The effect of the uniaxial strain on the electronic band structure and energy band gap of bulk MoS₂ is shown in Figs. 4 and 5, respectively. Both x and z directions of strain are taken into account. We can see that the electronic properties of bulk MoS₂ are sensitive to the uniaxial strain. The band gap strongly depends not only on the elongation but also on the strain direction (see, Fig. 5). As shown in Fig. 4, we can see that in the bulk MoS₂, the orbitals will be shifted towards a higher/lower energy level at the K point when strain is applied along the z/x direction, respectively. The states at top of the valence band and bottom of the conduction band near the Γ point, which originate mainly from d orbitals on Mo atoms and contributions of p _z orbitals on S atoms, are accordingly independent on the uniaxial strain. When ε _x strain is applied, we observe a shift of orbitals in the conduction bands towards the lower energy region, while all orbitals of valence bands shift toward the Fermi level, which is in result of a reduction of the band gap energy. Similarly, when ε _z strain is applied, the shift of orbitals are also observed but in the valence band. It shifts towards the higher energy region.

Fig. 4

Band structure of the bulk MoS₂ under uniaxial strain. The applied strain is along the x axis (a) and along z axis (b). The blue and red lines stand for the lowest conduction (CBM) and highest valence (VBM) subbands, respectively. For comparison, the energies are aligned with respect to the valence band top at the Γ point

Fig. 5

Dependence of the MoS₂ band gap on uniaxial strain

At equilibrium, the lowest energy of the conduction band \(\left (E_{K}^{\text {CBM}}\right)\) and the highest energy of the valence band \(\left (E_{K}^{\text {VBM}}\right)\) are 0.903 and −0.736 eV, respectively. These values of energy are decreased due to increasing the strain strength. Especially, when the strain increases from 0 to 10 %, \(E_{K}^{\text {CBM}}\) decreases from 0.903 to 0.08 eV.
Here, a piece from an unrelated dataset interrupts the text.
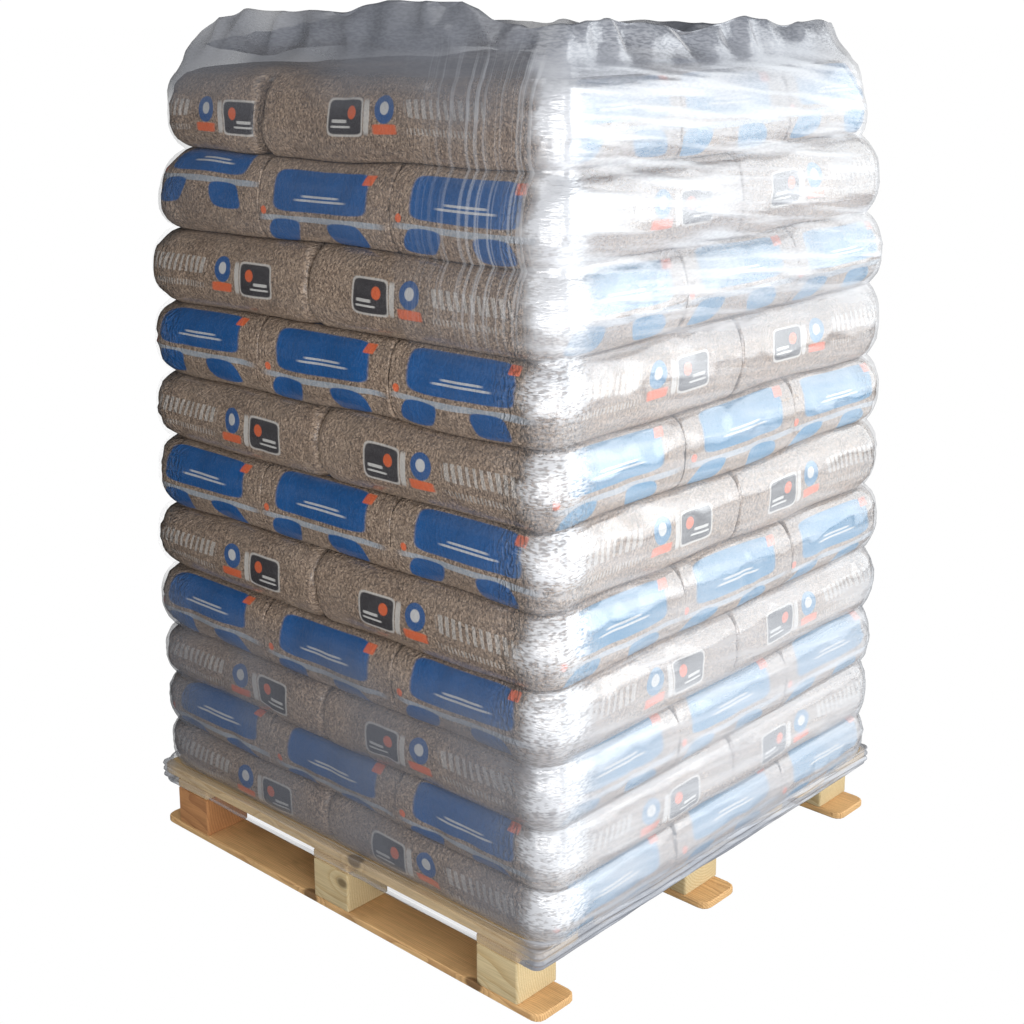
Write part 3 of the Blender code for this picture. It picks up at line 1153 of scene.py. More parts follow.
@dataclass
class Sack:
    """One sack: its place in the stack and the form of its skin.

    Attributes:
        shape: levels and half sizes of the load.
        layer: its layer, 0 at the bottom.
        number: its number in the layer, from 1.
        low: lower X and Y of its plan.
        high: higher X and Y of its plan.
        along_x: whether its length lies along X.
        long_corner: radius where a long side on the front meets a joint.
        flat_corner: the same on the other faces of the load.
        corner_rounding: what long_corner gains towards the seams.
        end_corner: radius where an end meets a joint.
        inner_corner: radius of a corner inside the load.
        outer_tuck: how far the outer sides are tucked in at the seams.
        inner_tuck: the same for the inner sides.
        print_shift: how far the print lies off its place.
        tuck_power: how sudden the tuck is.
        side_rows: rows of points up the sides.
        face_pitch: width of a column on the outside of the load.
        hidden_pitch: the same inside it.
        corner_steps: steps round a corner.
        cap_shares: size of each ring on the caps, as a share of the plan.
        gap: room above the layer below.
        lump: height of the filling's lumps.
        crinkle: height of the skin's folds.
        most_rise: the most that both may add.
        crown: how much higher the middle of a top sack is.
        joint_dulling: share of the gloss lost at the joints.
        shaded_dulling: share of it lost low on the right face.
        joint_crumple: crumple at the joints.
        end_crumple: crumple at the ends.
        end_zone: distances from an end between which its crumple fades.
        joint_zone: distances from a joint between which its effects fade.
        right_zone: X between which the right face begins.
        lower_zone: shares of the height between which the lower part ends.
    """

    shape: LoadShape
    layer: int
    number: int
    low: tuple[float, float]
    high: tuple[float, float]
    along_x: bool
    long_corner: float = 0.015
    flat_corner: float = 0.006
    corner_rounding: float = 0.018
    end_corner: float = 0.0025
    inner_corner: float = 0.020
    outer_tuck: float = 0.014
    inner_tuck: float = 0.010
    print_shift: tuple[float, float] = (0.0, 0.0)
    tuck_power: float = 2.8
    side_rows: int = 19
    face_pitch: float = 0.0105
    hidden_pitch: float = 0.045
    corner_steps: int = 7
    cap_shares: tuple[float, ...] = (0.86, 0.66, 0.42, 0.18)
    gap: float = 0.0004
    lump: float = 0.0022
    crinkle: float = 0.0022
    most_rise: float = 0.0012
    crown: float = 0.020
    joint_dulling: float = 0.85
    shaded_dulling: float = 0.5
    joint_crumple: float = 0.08
    end_crumple: float = 0.20
    end_zone: tuple[float, float] = (0.0, 0.10)
    joint_zone: tuple[float, float] = (0.02, 0.12)
    right_zone: tuple[float, float] = (0.50, 0.56)
    lower_zone: tuple[float, float] = (0.15, 0.48)

    @property
    def name(self) -> str:
        """Name of the piece."""
        return f"sack_{self.layer + 1:02d}_{self.number}"

    @property
    def outer(self) -> tuple[bool, bool, bool, bool]:
        """Tells for each side whether it is on the outside of the load.

        Returns:
            Four flags, for +X, +Y, -X and -Y.
        """
        reach_x = self.shape.half_x[self.layer] - 0.05
        reach_y = self.shape.half_y[self.layer] - 0.05
        low, high = self.low, self.high
        return (high[0] > reach_x, high[1] > reach_y, low[0] < -reach_x, low[1] < -reach_y)

    @property
    def middle(self) -> Array:
        """Middle of the sack's plan."""
        return np.array([(self.low[0] + self.high[0]) / 2, (self.low[1] + self.high[1]) / 2])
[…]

Figure 5 depicts the energy band gap as a function of the applied ε _xz strain. Under ε _x strain, the band gap decreases monotonically with strain. We can see that at ε _x =2 %, the band gap is equal to 0.78 eV. This band gap decreases to 0.13 eV when ε _x =10 %. The effect of the ε _z on the band gap of the MoS₂ is negligible (in comparison to the case of strain applied along the x direction). We see that when the ε _z <6 %, the point in k-space corresponding to the highest energy of the valence band is located at the Γ point and it will be shifted to the K point in the first Brillouin zone when the ε _z >6 %. The band gap of the bulk MoS₂ is strongly dependent on the applied strain along the x direction and we expect that a phase transition will occur in the case of larger deformation.

In addition, we also calculate band gap of bulk MoS₂ under uniaxial strain along the armchair direction (y direction). Similar to the case of strain along the zigzag direction, band gap of MoS₂ reduces concurrently with strain. Our calculations show that the change in band gap of MoS₂ under uniaxial strain along the zigzag and armchair directions is almost the same. This result is in good agreement with the previous works [32, 33].

The strain dependence of the projected density of states (PDOS) of the Mo4d and S3p states is shown in Fig. 6. It shows that, under the uniaxial strain, an energy splitting of Mo4d states in the range from 0 to 2 eV is observed. The effect may be associated with crystal field theory, in which the loss of degeneracy of Mo4d orbitals in transition metal complexes is described. The energy splitting of the Mo4d orbitals is observed in both cases of strain, as shown in Fig. 6. Figure 7 shows the isosurface of lowest unoccupied crystal orbitals at the K point in the first Brillouin zone of the bulk MoS₂ in the case of with and without strain. Based on the partial charge density distribution, we see that the change in electronic properties of the bulk MoS₂ is determined by the strength of the Mo-S bond. Figure 7 also shows that the lowest energy of the conduction band at K point is mainly contributed by the coupling between the Mo4d and S3p orbitals.

Fig. 6

The PDOS of the Mo4d and S3p states under strain. The PDOS of the Mo4d and S3p states of the bulk MoS₂ form under applied ε _x (a) and ε _z (b) strain, respectively

Fig. 7

Isosurfaces of lowest unoccupied crystal orbitals (CBM) at the K point in the first Brillouin zone of the bulk MoS₂ under the applied strain. a ε _xz =0, b ε _x =8 %, c ε _z =8 %

Conclusions

In this paper, we studied the effect of uniaxial strain on the structural and electronic properties of the bulk MoS₂ using first principles calculations. Methodologically, we pointed out that the DFT-D2 calculations are a suitable method for calculations of structural and electronic properties of the bulk MoS₂. Our calculations showed that the electronic properties of the bulk MoS₂ are very sensitive to the uniaxial strain, especially when the strain is applied along the x direction. The band gap of the bulk MoS₂ decreases linearly with an increase of the strain strength and we can control the energy splitting and band gap of the bulk MoS₂ by the strain. This makes MoS₂ becoming a promising material for application in nanoelectronic device such as nanosensors.